**Exercise**
Repeat the material exactly as it appears.

**Dataset records**
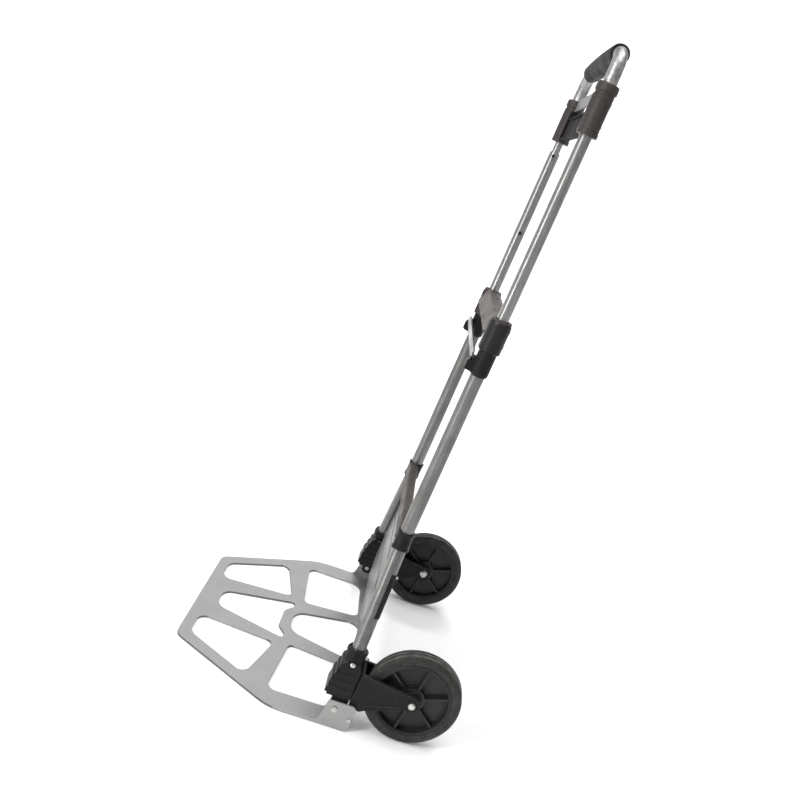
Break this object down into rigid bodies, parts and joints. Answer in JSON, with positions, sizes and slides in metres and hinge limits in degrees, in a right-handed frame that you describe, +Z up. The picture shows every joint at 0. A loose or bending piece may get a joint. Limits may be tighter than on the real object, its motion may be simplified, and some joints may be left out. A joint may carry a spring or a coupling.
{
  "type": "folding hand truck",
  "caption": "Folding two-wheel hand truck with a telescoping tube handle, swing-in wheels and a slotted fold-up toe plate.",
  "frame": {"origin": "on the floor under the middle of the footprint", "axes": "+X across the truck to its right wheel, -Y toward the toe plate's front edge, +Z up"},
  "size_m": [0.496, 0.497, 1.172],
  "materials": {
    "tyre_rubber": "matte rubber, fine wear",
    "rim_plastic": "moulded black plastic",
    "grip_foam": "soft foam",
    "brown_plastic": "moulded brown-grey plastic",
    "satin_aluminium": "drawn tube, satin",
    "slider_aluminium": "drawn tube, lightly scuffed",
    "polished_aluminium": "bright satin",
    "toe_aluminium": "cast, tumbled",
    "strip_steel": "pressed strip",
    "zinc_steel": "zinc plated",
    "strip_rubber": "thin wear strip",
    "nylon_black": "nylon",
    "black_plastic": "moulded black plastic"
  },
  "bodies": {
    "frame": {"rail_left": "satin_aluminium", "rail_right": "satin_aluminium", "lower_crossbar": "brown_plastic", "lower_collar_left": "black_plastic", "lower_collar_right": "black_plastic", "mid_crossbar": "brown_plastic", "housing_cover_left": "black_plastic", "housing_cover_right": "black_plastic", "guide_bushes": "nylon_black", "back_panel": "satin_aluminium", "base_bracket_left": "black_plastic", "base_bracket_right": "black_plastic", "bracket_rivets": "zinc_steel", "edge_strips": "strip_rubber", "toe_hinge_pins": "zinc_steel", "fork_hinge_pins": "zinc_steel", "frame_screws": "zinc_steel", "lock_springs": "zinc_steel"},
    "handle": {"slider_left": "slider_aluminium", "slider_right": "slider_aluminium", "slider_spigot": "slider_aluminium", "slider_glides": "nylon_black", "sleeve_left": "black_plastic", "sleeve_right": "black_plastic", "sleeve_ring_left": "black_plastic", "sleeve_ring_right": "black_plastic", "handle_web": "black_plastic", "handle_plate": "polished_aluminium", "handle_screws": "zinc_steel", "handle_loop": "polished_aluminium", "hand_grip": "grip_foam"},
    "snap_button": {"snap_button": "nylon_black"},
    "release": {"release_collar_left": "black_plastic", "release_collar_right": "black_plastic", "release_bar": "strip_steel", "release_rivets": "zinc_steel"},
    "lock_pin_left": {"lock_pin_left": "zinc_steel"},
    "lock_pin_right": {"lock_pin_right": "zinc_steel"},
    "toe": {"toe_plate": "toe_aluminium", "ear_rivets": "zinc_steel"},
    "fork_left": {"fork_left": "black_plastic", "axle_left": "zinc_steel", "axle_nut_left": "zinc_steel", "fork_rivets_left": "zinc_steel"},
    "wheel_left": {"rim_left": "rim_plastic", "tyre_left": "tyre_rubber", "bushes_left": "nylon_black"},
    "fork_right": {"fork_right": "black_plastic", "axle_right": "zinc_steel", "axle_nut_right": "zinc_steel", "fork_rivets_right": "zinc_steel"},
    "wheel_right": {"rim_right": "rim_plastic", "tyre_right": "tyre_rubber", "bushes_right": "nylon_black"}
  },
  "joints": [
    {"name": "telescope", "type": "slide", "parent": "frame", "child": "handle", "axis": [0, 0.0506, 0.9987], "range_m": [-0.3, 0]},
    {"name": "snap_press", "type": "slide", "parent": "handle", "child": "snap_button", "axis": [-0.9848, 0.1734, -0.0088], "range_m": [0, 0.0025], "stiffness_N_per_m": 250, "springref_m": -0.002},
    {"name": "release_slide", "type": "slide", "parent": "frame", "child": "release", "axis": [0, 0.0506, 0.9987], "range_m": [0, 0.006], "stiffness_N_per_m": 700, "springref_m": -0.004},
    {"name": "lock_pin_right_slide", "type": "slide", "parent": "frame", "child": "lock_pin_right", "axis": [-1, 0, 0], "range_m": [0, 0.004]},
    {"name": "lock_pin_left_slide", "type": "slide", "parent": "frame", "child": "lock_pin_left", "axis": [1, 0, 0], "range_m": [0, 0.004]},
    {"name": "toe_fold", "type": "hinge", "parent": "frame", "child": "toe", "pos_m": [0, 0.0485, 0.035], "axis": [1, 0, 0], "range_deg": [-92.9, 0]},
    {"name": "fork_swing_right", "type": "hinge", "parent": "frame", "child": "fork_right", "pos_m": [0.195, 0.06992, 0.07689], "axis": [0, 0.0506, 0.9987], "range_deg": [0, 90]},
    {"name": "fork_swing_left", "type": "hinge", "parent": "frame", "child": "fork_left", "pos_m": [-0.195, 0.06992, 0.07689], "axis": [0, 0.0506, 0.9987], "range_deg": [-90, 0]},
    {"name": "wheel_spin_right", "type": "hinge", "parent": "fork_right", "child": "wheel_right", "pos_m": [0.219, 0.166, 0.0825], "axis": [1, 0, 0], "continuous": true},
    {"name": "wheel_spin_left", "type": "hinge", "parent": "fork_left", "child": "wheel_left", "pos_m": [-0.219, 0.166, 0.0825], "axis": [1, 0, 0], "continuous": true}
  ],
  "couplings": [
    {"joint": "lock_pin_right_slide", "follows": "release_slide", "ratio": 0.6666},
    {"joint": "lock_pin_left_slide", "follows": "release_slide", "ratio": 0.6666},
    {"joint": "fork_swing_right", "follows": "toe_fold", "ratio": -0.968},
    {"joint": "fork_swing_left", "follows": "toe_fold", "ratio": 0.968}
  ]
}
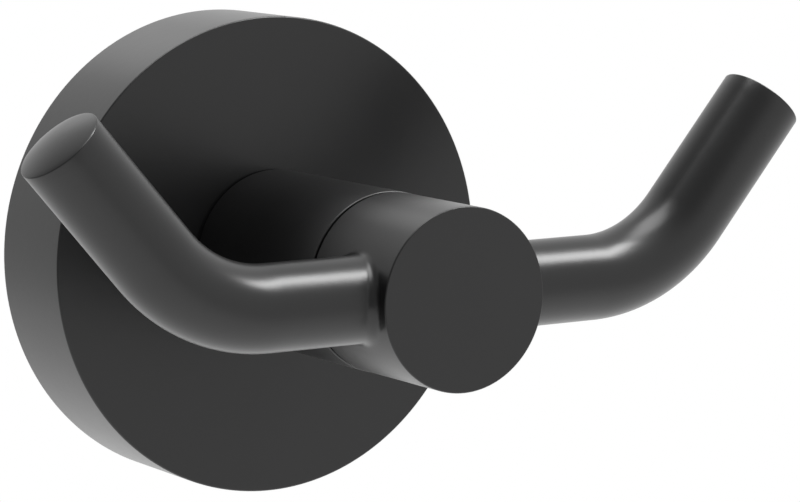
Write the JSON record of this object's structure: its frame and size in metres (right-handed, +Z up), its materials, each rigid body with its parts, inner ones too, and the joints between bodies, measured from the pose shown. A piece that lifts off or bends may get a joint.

**Complete output**
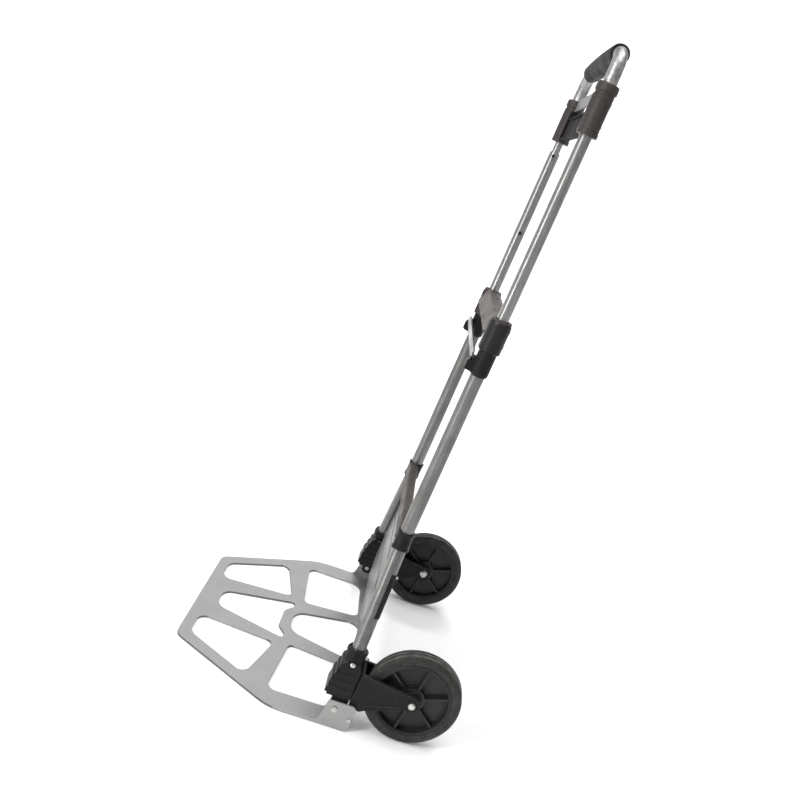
Break this object down into rigid bodies, parts and joints. Answer in JSON, with positions, sizes and slides in metres and hinge limits in degrees, in a right-handed frame that you describe, +Z up. The picture shows every joint at 0. A loose or bending piece may get a joint. Limits may be tighter than on the real object, its motion may be simplified, and some joints may be left out. A joint may carry a spring or a coupling.
{
  "type": "folding hand truck",
  "caption": "Folding two-wheel hand truck with a telescoping tube handle, swing-in wheels and a slotted fold-up toe plate.",
  "frame": {"origin": "on the floor under the middle of the footprint", "axes": "+X across the truck to its right wheel, -Y toward the toe plate's front edge, +Z up"},
  "size_m": [0.496, 0.497, 1.172],
  "materials": {
    "tyre_rubber": "matte rubber, fine wear",
    "rim_plastic": "moulded black plastic",
    "grip_foam": "soft foam",
    "brown_plastic": "moulded brown-grey plastic",
    "satin_aluminium": "drawn tube, satin",
    "slider_aluminium": "drawn tube, lightly scuffed",
    "polished_aluminium": "bright satin",
    "toe_aluminium": "cast, tumbled",
    "strip_steel": "pressed strip",
    "zinc_steel": "zinc plated",
    "strip_rubber": "thin wear strip",
    "nylon_black": "nylon",
    "black_plastic": "moulded black plastic"
  },
  "bodies": {
    "frame": {"rail_left": "satin_aluminium", "rail_right": "satin_aluminium", "lower_crossbar": "brown_plastic", "lower_collar_left": "black_plastic", "lower_collar_right": "black_plastic", "mid_crossbar": "brown_plastic", "housing_cover_left": "black_plastic", "housing_cover_right": "black_plastic", "guide_bushes": "nylon_black", "back_panel": "satin_aluminium", "base_bracket_left": "black_plastic", "base_bracket_right": "black_plastic", "bracket_rivets": "zinc_steel", "edge_strips": "strip_rubber", "toe_hinge_pins": "zinc_steel", "fork_hinge_pins": "zinc_steel", "frame_screws": "zinc_steel", "lock_springs": "zinc_steel"},
    "handle": {"slider_left": "slider_aluminium", "slider_right": "slider_aluminium", "slider_spigot": "slider_aluminium", "slider_glides": "nylon_black", "sleeve_left": "black_plastic", "sleeve_right": "black_plastic", "sleeve_ring_left": "black_plastic", "sleeve_ring_right": "black_plastic", "handle_web": "black_plastic", "handle_plate": "polished_aluminium", "handle_screws": "zinc_steel", "handle_loop": "polished_aluminium", "hand_grip": "grip_foam"},
    "snap_button": {"snap_button": "nylon_black"},
    "release": {"release_collar_left": "black_plastic", "release_collar_right": "black_plastic", "release_bar": "strip_steel", "release_rivets": "zinc_steel"},
    "lock_pin_left": {"lock_pin_left": "zinc_steel"},
    "lock_pin_right": {"lock_pin_right": "zinc_steel"},
    "toe": {"toe_plate": "toe_aluminium", "ear_rivets": "zinc_steel"},
    "fork_left": {"fork_left": "black_plastic", "axle_left": "zinc_steel", "axle_nut_left": "zinc_steel", "fork_rivets_left": "zinc_steel"},
    "wheel_left": {"rim_left": "rim_plastic", "tyre_left": "tyre_rubber", "bushes_left": "nylon_black"},
    "fork_right": {"fork_right": "black_plastic", "axle_right": "zinc_steel", "axle_nut_right": "zinc_steel", "fork_rivets_right": "zinc_steel"},
    "wheel_right": {"rim_right": "rim_plastic", "tyre_right": "tyre_rubber", "bushes_right": "nylon_black"}
  },
  "joints": [
    {"name": "telescope", "type": "slide", "parent": "frame", "child": "handle", "axis": [0, 0.0506, 0.9987], "range_m": [-0.3, 0]},
    {"name": "snap_press", "type": "slide", "parent": "handle", "child": "snap_button", "axis": [-0.9848, 0.1734, -0.0088], "range_m": [0, 0.0025], "stiffness_N_per_m": 250, "springref_m": -0.002},
    {"name": "release_slide", "type": "slide", "parent": "frame", "child": "release", "axis": [0, 0.0506, 0.9987], "range_m": [0, 0.006], "stiffness_N_per_m": 700, "springref_m": -0.004},
    {"name": "lock_pin_right_slide", "type": "slide", "parent": "frame", "child": "lock_pin_right", "axis": [-1, 0, 0], "range_m": [0, 0.004]},
    {"name": "lock_pin_left_slide", "type": "slide", "parent": "frame", "child": "lock_pin_left", "axis": [1, 0, 0], "range_m": [0, 0.004]},
    {"name": "toe_fold", "type": "hinge", "parent": "frame", "child": "toe", "pos_m": [0, 0.0485, 0.035], "axis": [1, 0, 0], "range_deg": [-92.9, 0]},
    {"name": "fork_swing_right", "type": "hinge", "parent": "frame", "child": "fork_right", "pos_m": [0.195, 0.06992, 0.07689], "axis": [0, 0.0506, 0.9987], "range_deg": [0, 90]},
    {"name": "fork_swing_left", "type": "hinge", "parent": "frame", "child": "fork_left", "pos_m": [-0.195, 0.06992, 0.07689], "axis": [0, 0.0506, 0.9987], "range_deg": [-90, 0]},
    {"name": "wheel_spin_right", "type": "hinge", "parent": "fork_right", "child": "wheel_right", "pos_m": [0.219, 0.166, 0.0825], "axis": [1, 0, 0], "continuous": true},
    {"name": "wheel_spin_left", "type": "hinge", "parent": "fork_left", "child": "wheel_left", "pos_m": [-0.219, 0.166, 0.0825], "axis": [1, 0, 0], "continuous": true}
  ],
  "couplings": [
    {"joint": "lock_pin_right_slide", "follows": "release_slide", "ratio": 0.6666},
    {"joint": "lock_pin_left_slide", "follows": "release_slide", "ratio": 0.6666},
    {"joint": "fork_swing_right", "follows": "toe_fold", "ratio": -0.968},
    {"joint": "fork_swing_left", "follows": "toe_fold", "ratio": 0.968}
  ]
}
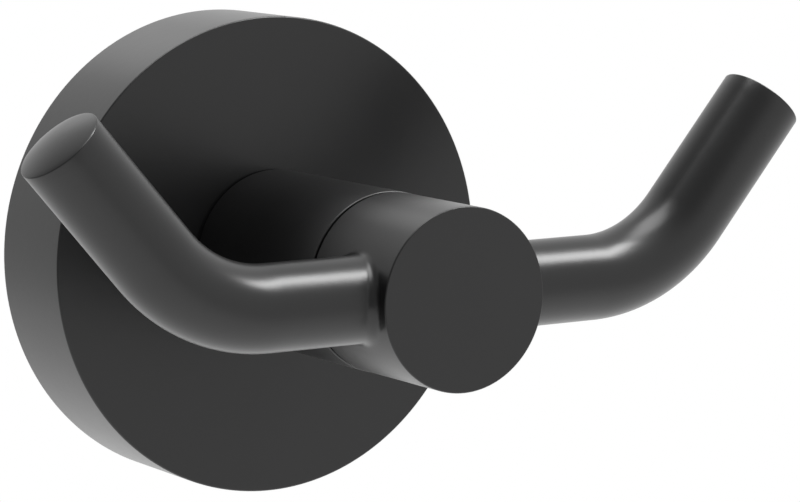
Write the JSON record of this object's structure: its frame and size in metres (right-handed, +Z up), its materials, each rigid body with its parts, inner ones too, and the joints between bodies, measured from the pose shown. A piece that lifts off or bends may get a joint.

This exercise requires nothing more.